I saw a piece on the National Geographic channel on TV. It was about how rural Chinese were migrating to the cities for work. It featured a large family on a small farm. Each had their specialty when it came to their duties. They planted according to the "calendar" of ancient "shrines" that are better than the Farmer's Almanac. Their gardens were orderly and aesthetic. They watered carefully by hand. They kept their livestock in a tidy pen and shoveled the waste into a "cistern" in the ground that trapped methane gas that was piped to the kitchen. One son did all of the cooking, and I almost jumped into the TV to get some. The family seemed content and peaceful.

We should be leaving our jobs in the city to live like they do. They have arrived.

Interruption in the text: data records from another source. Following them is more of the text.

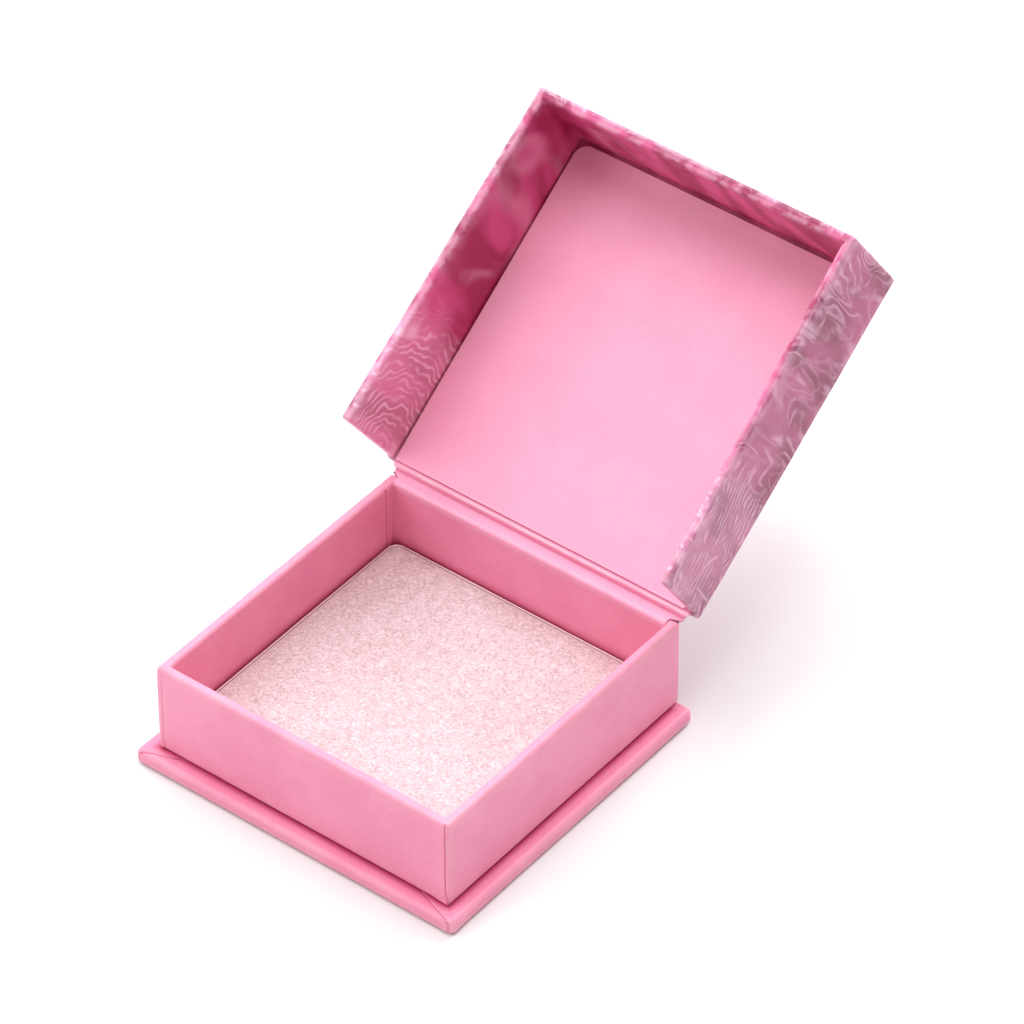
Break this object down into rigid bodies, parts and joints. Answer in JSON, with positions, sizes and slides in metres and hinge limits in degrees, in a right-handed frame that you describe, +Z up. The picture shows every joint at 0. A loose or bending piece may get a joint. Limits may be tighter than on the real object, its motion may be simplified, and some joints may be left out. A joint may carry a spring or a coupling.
{
  "type": "hinged box",
  "caption": "Small square rigid paperboard box with a paper-hinged lid, a wrapped tray on a wider base board and a pan of pressed powder in it.",
  "frame": {"origin": "middle of the tray's width and depth, on the underside of the base board", "axes": "+Z up, -Y towards the front of the box, +Y towards the hinge, +X to the right seen from the front"},
  "size_m": [0.0696, 0.1216, 0.077],
  "materials": {
    "greyboard": "raw grey chipboard",
    "kraft_tape": "matt brown kraft tape",
    "pink_paper": "smooth satin pink covering paper",
    "patterned_paper": "semi-gloss paper printed with rippled-water veins",
    "liner_card": "smooth matt pink card",
    "pan_metal": "satin drawn metal",
    "pressed_powder": "grainy pressed powder with a fine shimmer"
  },
  "bodies": {
    "tray_base": {"base_board": "greyboard", "base_wrap": "pink_paper", "tray_floor_board": "greyboard", "tray_wall_front": "greyboard", "tray_wall_rear": "greyboard", "tray_wall_left": "greyboard", "tray_wall_right": "greyboard", "tray_stay_front_left": "kraft_tape", "tray_stay_front_right": "kraft_tape", "tray_stay_rear_left": "kraft_tape", "tray_stay_rear_right": "kraft_tape", "tray_wrap": "pink_paper", "tray_bottom_paper": "pink_paper", "powder_pan": "pan_metal", "pressed_powder": "pressed_powder", "hinge_strip": "pink_paper", "rear_cover_paper": "patterned_paper"},
    "lid": {"lid_top_board": "greyboard", "lid_wall_front": "greyboard", "lid_wall_left": "greyboard", "lid_wall_right": "greyboard", "lid_stay_left": "kraft_tape", "lid_stay_right": "kraft_tape", "lid_wrap": "patterned_paper", "lid_liner": "liner_card"}
  },
  "joints": [
    {"name": "lid_hinge", "type": "hinge", "parent": "tray_base", "child": "lid", "pos_m": [0, 0.03275, 0.02265], "axis": [-1, 0, 0], "range_deg": [-144.4, 35.6]}
  ]
}
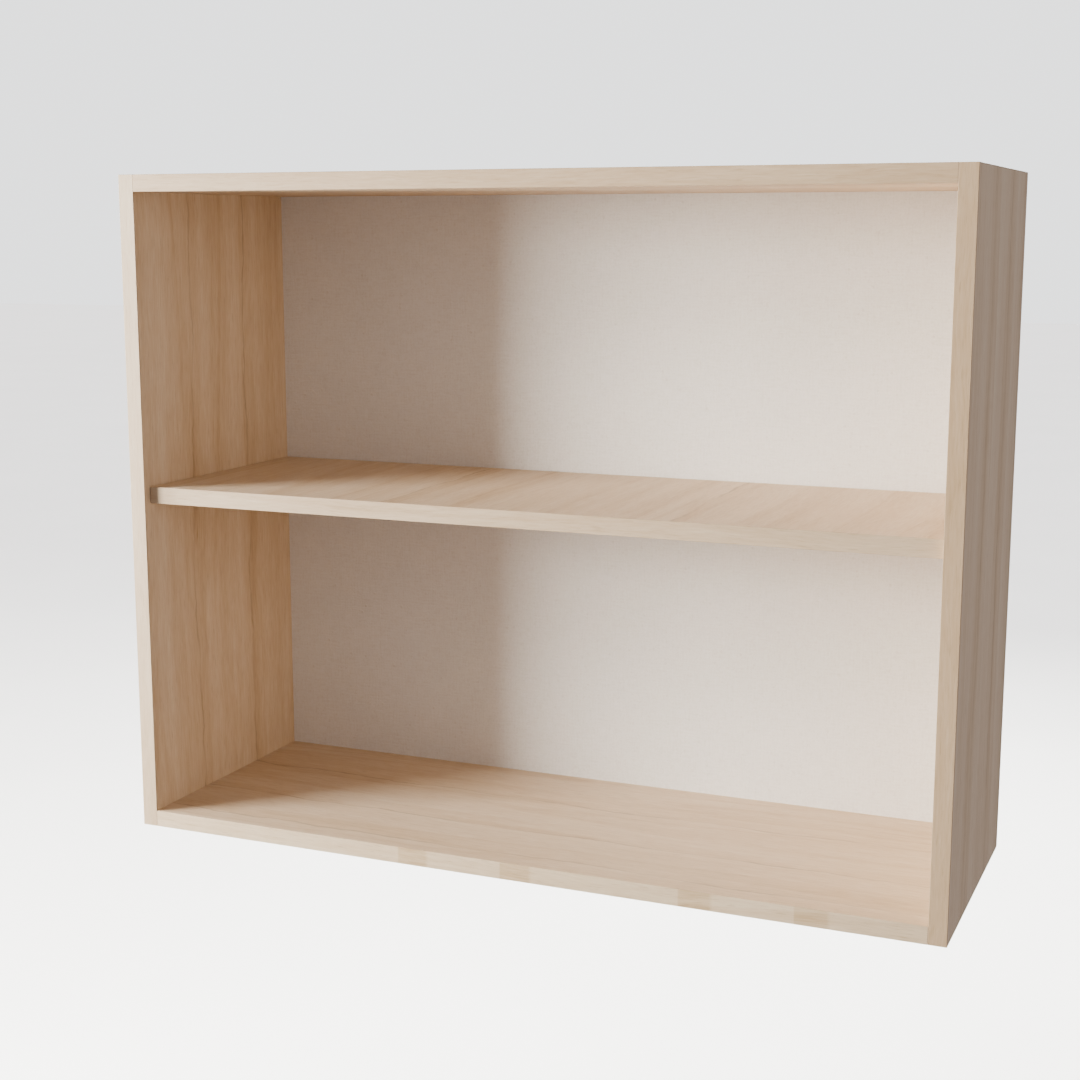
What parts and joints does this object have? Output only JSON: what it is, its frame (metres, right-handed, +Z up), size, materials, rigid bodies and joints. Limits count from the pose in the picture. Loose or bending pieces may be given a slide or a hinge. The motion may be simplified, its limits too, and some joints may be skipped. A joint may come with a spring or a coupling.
{
  "type": "hanging wall cabinet",
  "caption": "Open wall cabinet in pale wood: a board carcass joined by cams and dowels, with a loose shelf on pins, a thin white back panel and keyhole hangers.",
  "frame": {"origin": "centre of the rear face, which lies on the wall", "axes": "+X along the wall to the right as seen from the front, +Y into the wall (the open front faces -Y), +Z up"},
  "size_m": [0.9, 0.303, 0.72],
  "materials": {
    "board": "satin, pale grain",
    "edge_band": "satin, paler fine grain",
    "back_board": "matt off-white, fine texture",
    "plated_steel": "zinc plated",
    "cast_zinc": "die cast",
    "nickel": "nickel plated",
    "dowel_wood": "raw beech",
    "cap_plastic": "matt"
  },
  "bodies": {
    "carcass": {"left_side": "board", "right_side": "board", "top_panel": "board", "bottom_panel": "board", "back_panel": "back_board", "left_side_front_band": "edge_band", "right_side_front_band": "edge_band", "top_panel_front_band": "edge_band", "bottom_panel_front_band": "edge_band", "left_side_end_bands": "edge_band", "right_side_end_bands": "edge_band", "back_panel_nails": "plated_steel", "cams_top_left": "cast_zinc", "cams_top_right": "cast_zinc", "cams_bottom_left": "cast_zinc", "cams_bottom_right": "cast_zinc", "cam_bolts_top_left": "plated_steel", "cam_bolts_top_right": "plated_steel", "cam_bolts_bottom_left": "plated_steel", "cam_bolts_bottom_right": "plated_steel", "dowels_top_left": "dowel_wood", "dowels_top_right": "dowel_wood", "dowels_bottom_left": "dowel_wood", "dowels_bottom_right": "dowel_wood", "cam_caps_top_left": "cap_plastic", "cam_caps_top_right": "cap_plastic", "cam_caps_bottom_left": "cap_plastic", "cam_caps_bottom_right": "cap_plastic", "shelf_pin_front_left": "nickel", "shelf_pin_front_right": "nickel", "shelf_pin_rear_left": "nickel", "shelf_pin_rear_right": "nickel", "hanger_plate_left": "plated_steel", "hanger_plate_right": "plated_steel", "hanger_screws_left": "plated_steel", "hanger_screws_right": "plated_steel"},
    "loose_shelf": {"shelf": "board", "shelf_front_band": "edge_band"}
  },
  "joints": [
    {"name": "shelf_slide", "type": "slide", "parent": "carcass", "child": "loose_shelf", "axis": [0, -1, 0], "range_m": [0, 0.29]}
  ]
}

Thank you for this inspirational piece.

P.S. Landlords are the same all over. Here, they seem to like to evict tardy tenants at Christmas time.


Hui (蕙) profile image

Hui (蕙) 4 years ago Author

Thank you so much for your enjoyness and the comment. You are right. Those farmers in villiage areas still adhere to traditions handed down from generation to generation, even they are in really poor. However, they need to improve their living conditions, so farmers pour into cities, which has become a unique phenomenon in China. Unfortunately, many traditions have disappeared or are disappearing as personal necessities are satisfied. Politics and industrialists should keep eyes on it.